Mercredi 05 octobre, un amendement déposé par les Républicains et adopté en commission des finances (lors de l'examen du projet de budget 2023) par la majorité présidentielle, les Républicains et le Rassemblement National, s'en prend directement à la liberté d'informer. Ainsi, prévoit-il de priver de réduction d'impôt les dons aux "aux associations dont les adhérents sont reconnus coupables d’actes d’intrusion sur les propriétés privées agricoles et établissements industriels." Un moyen de faire taire les lanceurs d'alerte de la cause animale, en tapant directement au portefeuille.

Dans le collimateur, l’association L214, comme l’explique l’auteur du texte lui-même, le député LR Marc Le Fur : "Jusqu’ici les associations antispécistes de type L214 qui encouragent des activistes extrémistes à enfreindre toutes les lois sur la propriété en fracturant les entrées des élevages pouvaient bénéficier d’une déduction d’impôts ... Si en séance, les députés confirment le vote de la commission des finances, la loi ne permettra plus à ces associations de bénéficier de cet avantage fiscal si elles continuent à encourager ce type d’action".

La volonté de museler le mouvement animaliste n’est pas nouvelle. Ces dernières années, on a notamment pu le voir à travers la "cellule Demeter", créée en 2019 grâce à l’action conjointe du ministère de l’intérieur et de la FNSEA, ou encore, par la mission d’information parlementaire (suivie d’une proposition de loi) sur les "entraves et obstructions opposées à l’exercice de certaines activités légales", conduite en 2021 sous l’égide du député LR Xavier Breton.

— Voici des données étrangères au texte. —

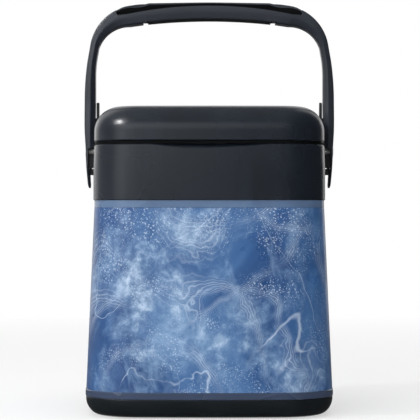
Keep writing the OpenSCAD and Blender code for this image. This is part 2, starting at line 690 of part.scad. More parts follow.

Reste que les intrusions en élevage sont déjà punies par le code pénal et que L214 à déjà été condamnée maintes fois en ce sens. Reste aussi que les enquêtes de L214 sont d’utilité publique. Elles ont permis de révéler au grand public l’horreur de certaines pratiques d’élevage/abattage, dénoncer auprès des pouvoirs publics bon nombre de situations illégales et contribuer ainsi aux avancées sociétales en matière de bien-être animal (interdiction de la castration "à vif" des porcelets, du broyage des poussins, d’élevage de visons pour la fourrure ...).

Que vise cet amendement, à part protéger les auteurs des pires pratiques pour les animaux, museler les lanceurs d’alertes, empêcher l’information du public et, de fait, freiner la nécessaire évolution de la société sur la question du droit des animaux ? Il est au passage intéressant de noter l’absurdité du texte et la mauvaise foi de son auteur. A quel moment L214 a-t-elle encouragé ses adhérents à "enfreindre les lois ... fracturer des entrées ..." ? Et puis, comment ça se contrôle, les adhérents ? Si demain je prends une carte LR et que je vais brûler des voitures, on coupe les subventions du parti ?

Les organisations animalistes et environnementales ont déjà réagi. Une quarantaine d’ONG dont L214, Greenpeace, Welfarm, Oxfam France, CIWF France, la Ligue de Protection des Oiseaux (LPO), Blom, Foodwatch, Générations Futures ... ont fermement dénoncé un amendement qui, s’il était adopté, "toucherait de plein fouet l’ensemble des organisations qui dénoncent les dérives de notre système agricole et industriel, notamment via des actions de désobéissance civile". Voyant dans ce texte "une nouvelle preuve de l’acharnement des pouvoirs publics envers les organisations de la société civile", elles ont appelé les députés à le rejeter.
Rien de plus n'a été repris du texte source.